Socializing the Sorceress: The Fairy Mistress in Lanval, Le Bel Inconnu, and Partonopeu de Blois

Donagher, Colleen P.

Essays in Medieval Studies, vol. 4 (1987)

Abstract

Among the most extensive Old French developments of the traditional Celtic fairy mistress motif are the Lanval of Marie de France; Le Bel Inconnu by Renaut de Bâgé and the anonymous Partonopeu de Blois. Though there is disagreement as to the dating of the texts, particularly the latter two, all are considered to be fairly early, with none dating after the early thirteenth century, and perhaps all three belonging to the twelfth. They therefore provide the opportunity to study early Old French transformations of a motif which had probably been received recently as a result of the exchange of cultures in Anglo Norman England. The fairy mistress motif as it is found in extant Celtic sources receives a variety of treatments, too extensive to be analyzed here.
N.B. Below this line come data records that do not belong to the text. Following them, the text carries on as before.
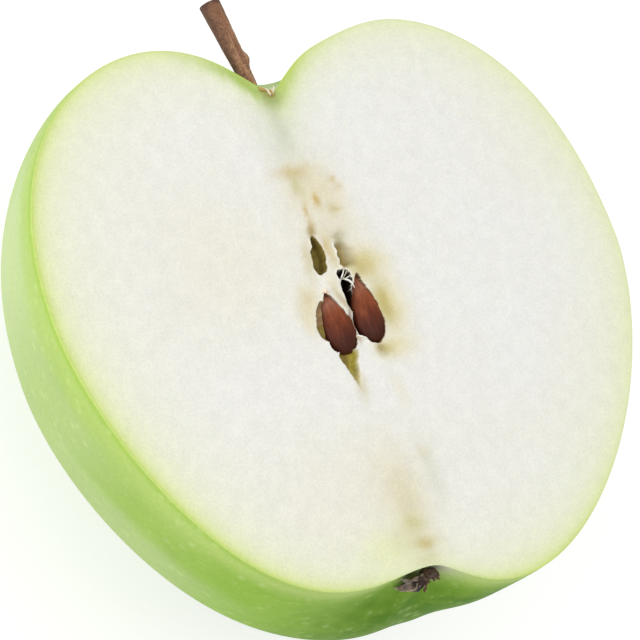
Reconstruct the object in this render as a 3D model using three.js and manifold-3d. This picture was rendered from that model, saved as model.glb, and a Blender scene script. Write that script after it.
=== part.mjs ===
// Half of a green apple, cut lengthwise just in front of its core, lying on its skin with the
// cut face up. The flesh with its skin is one solid; the stem, the dry calyx and the two pips
// that the cut laid bare are separate pieces.
//
// Millimetres. The fruit is built with the cut face on the plane z = 0 and its flesh below it,
// +Y toward the stem and +X to the right of the core. The last lines move it so that +Z stays up
// and the origin is the bottom centre of its box. Angles are in degrees: "tilt" is measured at
// the core's middle from the stem's direction, and "turn" goes round the core from +X (0) past
// the deepest skin (90) to -X (180).

import * as THREE from 'three';
import { mergeVertices } from 'three/addons/utils/BufferGeometryUtils.js';
import Module from 'manifold-3d';

const wasm = await Module();
wasm.setup();

const CORE_DEPTH = 1.95; // how far the core line lies behind the cut face
const DEPTH_RATIO = 1.085; // the fruit is a little deeper than it is wide
const REST_FLAT_RISE = 0.35; // height of skin pressed flat under the fruit
const GAP = 0.3; // clearance between neighbouring pieces
const CUTTER_SIZE = 120; // of a block that cuts away all on one side of a plane

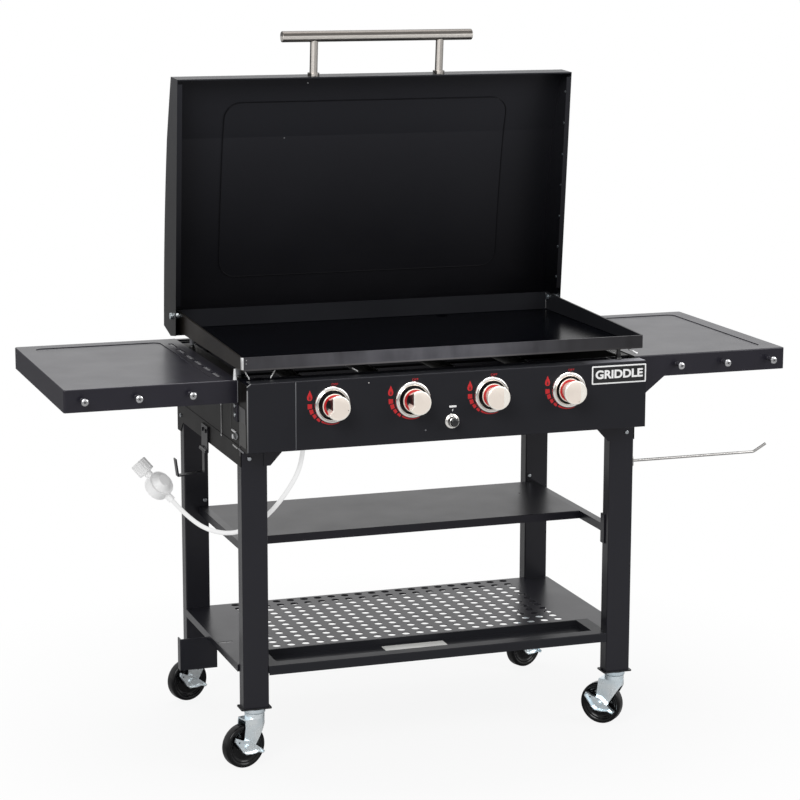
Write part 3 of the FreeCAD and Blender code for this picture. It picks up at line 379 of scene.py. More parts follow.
extras = {
    "nickel": moulded("satinNickel", (0.73, 0.655, 0.585), 0.3, 300, 0.0002, Metallic=0.45),
    # A lighter copy of the satin nickel: painted highlight on the knobs' lips and bars
    "rim": moulded("nickelPaintedHighlight", (0.84, 0.78, 0.72), 0.24, 300, 0.0002, Metallic=0.45),
    "post": barPost(),
    "trough": powderCoat("troughCoat", (0.012, 0.0124, 0.0146), 0.34, 900, 0.3, 0.12),
    "boxSide": powderCoat("sideCoat", (0.0042, 0.0038, 0.0034), 0.3, 900, 0.5, 0.04),
    "panel": powderCoat("panelCoat", (0.011, 0.0113, 0.0135), 0.3, 900, 0.25, 0.15),
    "shelf": powderCoat("shelfCoat", (0.0044, 0.004, 0.0074), 0.3, 900, 0.5, 0.47, 0.45),
    "midShelf": powderCoat("midCoat", (0.004, 0.0038, 0.0062), 0.32, 900, 0.5, 0.29),
    "deck": powderCoat("deckCoat", (0.0044, 0.0042, 0.0068), 0.3, 900, 0.5, 0.35),
    "screw": plated("screwHead", (0.42, 0.44, 0.46), 0.3),
    # A near-white for the rods under the griddle: painted highlight against the griddle's shade
    "polish": moulded("paintedRodHighlight", (0.95, 0.95, 0.95), 0.2, 300, Metallic=0.2),
    "cap": plated("pegCap", (0.5, 0.5, 0.51), 0.2),
    "bright": moulded("brightEdge", (0.55, 0.55, 0.56), 0.3, 300),
    "lap": moulded("lapCoat", (0.021, 0.0205, 0.019), 0.4, 300),
    # Painted highlights for the corner cover's edges and the panel seam, brighter with height
    "coverPaintedHighlight": risingPaintedHighlight("coverPaintedHighlight", 0.703, 0.848, (0.075, 0.076, 0.08), (0.21, 0.212, 0.215)),
    "seam": risingPaintedHighlight("seamPaintedHighlight", 0.703, 0.848, (0.055, 0.057, 0.063), (0.11, 0.113, 0.12)),
    # A grey that paints highlights on thin edge strips and the side loop; also the grey of three griddle
    # feet, a rivet and a lid mark
    "edge": moulded("greyEdgeHighlight", (0.12, 0.122, 0.13), 0.3, 300, Specular_IOR_Level=0.5),
    "emboss": moulded("pressedEdge", (0.003, 0.003, 0.004), 0.35, 300, Specular_IOR_Level=0.1),
    "louvre": moulded("louvreEdge", (0.1, 0.1, 0.105), 0.34, 300),
    "pale": moulded("paleEdge", (0.3, 0.3, 0.3), 0.32, 300, Specular_IOR_Level=0.5),
    "red": printed("redEnamel", (0.5, 0.008, 0.012), 0.3),
    "darkRed": printed("darkEnamel", (0.12, 0.006, 0.008), 0.3),
    "white": printed("whitePrint", (0.78, 0.78, 0.78), 0.45),
    # Black for real black parts, and painted shade in the bezels, knob necks, knob cuts, shelf tab and peg
    # caps
    "field": moulded("blackAndPaintedShade", (0.0035, 0.0035, 0.004), 0.3, 500),
    "mount": casterMount(),
    "towel": plated("polishedRod", (0.42, 0.41, 0.4), 0.25),
    "weld": plated("groundWeld", (0.8, 0.8, 0.8), 0.3, (1, 1, 5), 120, 0.2),
    "silver": moulded("bareTag", (0.62, 0.62, 0.6), 0.4, 120),
}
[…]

Normally, however, the story involves a woman who, on the basis of a mortal man’s reputation, comes from the other world to choose him for her lover; imposes a geis or prohibition on him (or simply informs him of the existence of such a prohibition), which he later breaks; and then punishes him (or must stand by helplessly and watch him being punished) for his disobedience, usually by a withdrawal of her love. The geis is, of course, a ubiquitous motif in Celtic literature, not peculiar to the fairy mistress motif. Yet is is interesting to note that the use of geasa is common in Old French texts in which this motif is found.